The design may be changed a number of times, or not, until agreement is reached. Once happy, the designer will draw up a final design or 3D model if necessary.
Step 5: Approving the design
Don’t sign off on a design if you don’t truly understand it
“You may work your way through several design options before choosing a final solution so make sure to sign off on the final design and check all details before going ahead,” advises Lorraine.
“When buying bespoke it’s important to know that as a consumer you don’t have the same rights as when buying off the shelf. You can’t simply exchange an item or return it if you don’t like it.”
If you are concerned about something, get the designer to explain it. Making changes once manufacture has started is extremely costly. There should never be a surprise when you’re presented with the final result.
“If you’re commissioning a designer maker you can arrange to visit their workshop to see your piece taking shape. “The experience of seeing the creation and development of your furniture can certainly enhance your enjoyment of it,” says Conor.
Step 6: Deposits and payments
Be clear on payment stages and timescale of the project
Once you’ve approved the final design you can agree on a works schedule and delivery time.
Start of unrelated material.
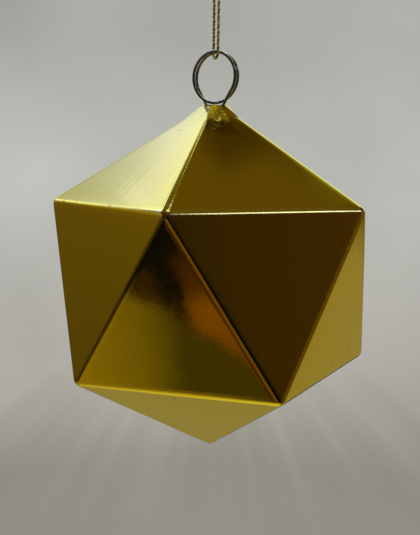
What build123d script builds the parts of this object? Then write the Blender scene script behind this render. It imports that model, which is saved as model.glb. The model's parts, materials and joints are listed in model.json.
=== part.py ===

It’s usually standard to pay a deposit of 50 per cent up front and the rest of the money in stages, or the final 50 per cent once designed – just before delivery. Manufacture can take anything from eight to 14 weeks, with the average around 12 weeks.
Step 7: Receiving the finished piece
Congratulations you are officially a patron of the arts
You are now the proud owner of a completely original piece of furniture that may well endure into future legacies. Hopefully you will have enjoyed the process. With any luck you may have made a friend and may even consider commissioning more pieces.